The code above attempts to find a password with a length ranging from one to eight machine words, and displays the solution as soon as it finds one. The password is represented as an array of bit vector constants that Z3 solves for where each bit vector consists of 16 bits. Each bit vector has a unique name. While the name format is arbitrary, this implementation uses "p<index>" as the format where "<index>" denotes the position in the password array. The hash function above declares the 16-bit bit vectors r4 and r6 that represent the corresponding registers. These bit vectors are initialized to zero. This function then declares how these variables arithmetically depend on the bit vectors from the password. In addition, the solver is provided with the two constraints on r4 and r6, i.e., the requirements that these values need to be equal to given constants. Finally, the findPassword function calls check to probe for satisfiability, and prints the solution if the check is successful.

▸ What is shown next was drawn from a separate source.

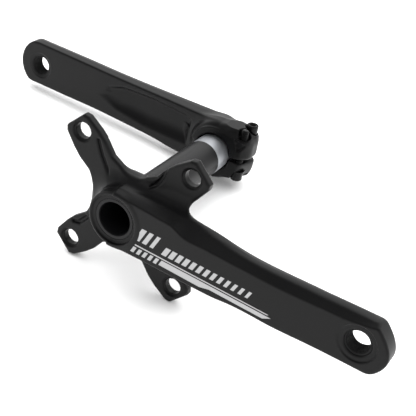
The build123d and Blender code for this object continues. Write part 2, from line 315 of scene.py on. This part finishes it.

Running the code above, we obtain a password consisting of three machine words:

p3 = #x71c5
p1 = #xfc5e
p2 = #x7831

As the output above uses big endian notation, and MSP430 is a little endian architecture, the hexadecimal password "5efc 3178 c571" clears the Hollywood level.

If you enjoy these type of challenges and have an interest in cryptography, you might like the Cryptopals Crypto Challenges by Matasano Security. These challenges inspired me to write a Julia package for the AES symmetric-key algorithm supporting several cipher modes of operation. Another recommended resource is the tutorial series by Azeria Labs that is geared towards ARM exploitation. For these tutorials, check out my macos-qemu-rpi project that provides scripts for setting up QEMU on macOS in order to simulate Raspberry Pi OS (previously called Raspbian) for the ARM architecture.